Chef Ana Ros.
Chef Ana Ros. Hisa Franko

From ski champ to star chef

WHEN one thinks of Slovenia, maybe it's the country's rolling green hills, or Melania Trump, that first springs to mind.

Certainly the place has not been synonymous with ground-breaking world-class cuisine - until now.

There is a taste revolution starting in the bucolic foothills and it's being led by Ana Ros.

Ros is the head chef of Hiša Franko, a restaurant she co-runs with her sommelier husband, Valter Kramar, who, in her words, she fell in love with at first sight.

A relative unknown until a few years ago, Ros is about to be launched into the global spotlight - she has been crowned the World's Best Female Chef, not a bad achievement for a self-taught former champion of the Slovenian ski team.

She will receive her award at The World's 50 Best Restaurants awards in Melbourne on April 5.

What makes Ros so impressive is the fact her foray into the fast-paced culinary world happened by chance. After meeting Valter at university and falling in love, his parents decided to pass their restaurant, Hiša Franko, on to the couple.

Ros told news.com.au: "Mypassion for food is something that's always evolving. I had never considered becoming a chef.

"Now our cuisine is thoughtful, tasteful and sustainable. We've brought a lot of forgotten dishes back to life and are building a New Slovenian cuisine, which makes the dining experience at Hiša Franko truly unique.”

While her story is nothing short of awe-inspiring, Ros's rise to celebrity chefdom was a trial by fire. For one, the decision to step into chef's whites resulted in a brief estrangement from Ros's parents. They have since reconciled but there have been many other challenging moments.

"There were plenty of culinary disasters, especially because I love walking on the edge of possible,” Ros said.

"Black garlic was a real struggle. After two months of work, I open my oven to find that someone had increased the humidity to 100% the previous evening and the garlic was rotting and completely covered with mould.

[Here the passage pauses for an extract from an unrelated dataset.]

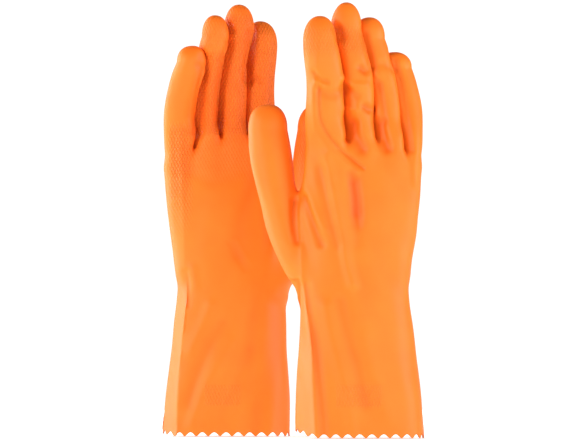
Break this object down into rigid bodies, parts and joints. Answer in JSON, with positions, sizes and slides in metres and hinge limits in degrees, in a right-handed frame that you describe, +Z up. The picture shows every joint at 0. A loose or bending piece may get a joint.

"Or maybe the explosion of over-fermented prawn head sauce counts, we could not get rid of the horrible dead smell for a long time. Or having an intern who does not recognise a lemon.”

But weirdly these setbacks reaped their own rewards, according to Ros.

"Being self-taught is a continuous exploration, it's about pushing yourself out of your own comfort zone and trying to achieve your very best,” she said.

"It's very tough, a lot of hours were spent in the kitchen and I wasn't really sure if I was knowledgeable enough. At the same time, it is also very rewarding. I love what I do and seeing happy guests.”

While Ros' tenacity has played a large role, part of Hiša Franko's success is also due to the love the husband and wife team have for one another.

"One of my fondest food memories from my college days were of Valter, my husband, trying to seduce a young student (me) by cooking her incredible meals, even pasta at seven in the morning.”

This love of food, and the fact neither are afraid to disagree on each other's food or wine recommendations, makes Hiša Franko what it is.

"He is the opposite of who I am. We fight, rather than discuss. Our relationship is based on disagreement. He is often angry because my dishes change so rapidly, sometimes even single ingredients in a dish changes,” Ros said.

While Ros has been recognised as the World's Best Female Chef, she has on occasion felt the pressure of being female, in what has long been seen as a man's world.

"In 2012, I was invited to take part in the last original Cook it Raw session, as the first female chef. The event was held in Poland, and everything that could possibly go wrong did.

"First I missed my flight and, as a result, the press conference. While there I was seriously bitten by a dog. Later I was in a kayak that flipped over, of course in front of all the journalists who attended the event. Finally, when I was cooking the last dinner I was stung by a bee while cutting beets, had an allergic reaction and needed a doctor. It came down to an essential question: Can a girl survive the boys' scout camp? I proved you can.”

Upon hearing she had won the title of World's Best Female Chef, Ros remained exceedingly humble.

"I was pretty silent for the first week after hearing I won the title of the World's Best Female Chef,” she said.

"The award came as a surprise to me. For the first few days I felt confused, even scared. It is a huge responsibility to accept this award, especially as a self-taught cook, but this recognition provides an opportunity for people to see Slovenia as an interesting gastronomic destination.

"To get to where I am now is a reflection of the huge personal and business sacrifices that I've made. Acknowledgements like this prove that I am on the right path and keep pushing me forward.”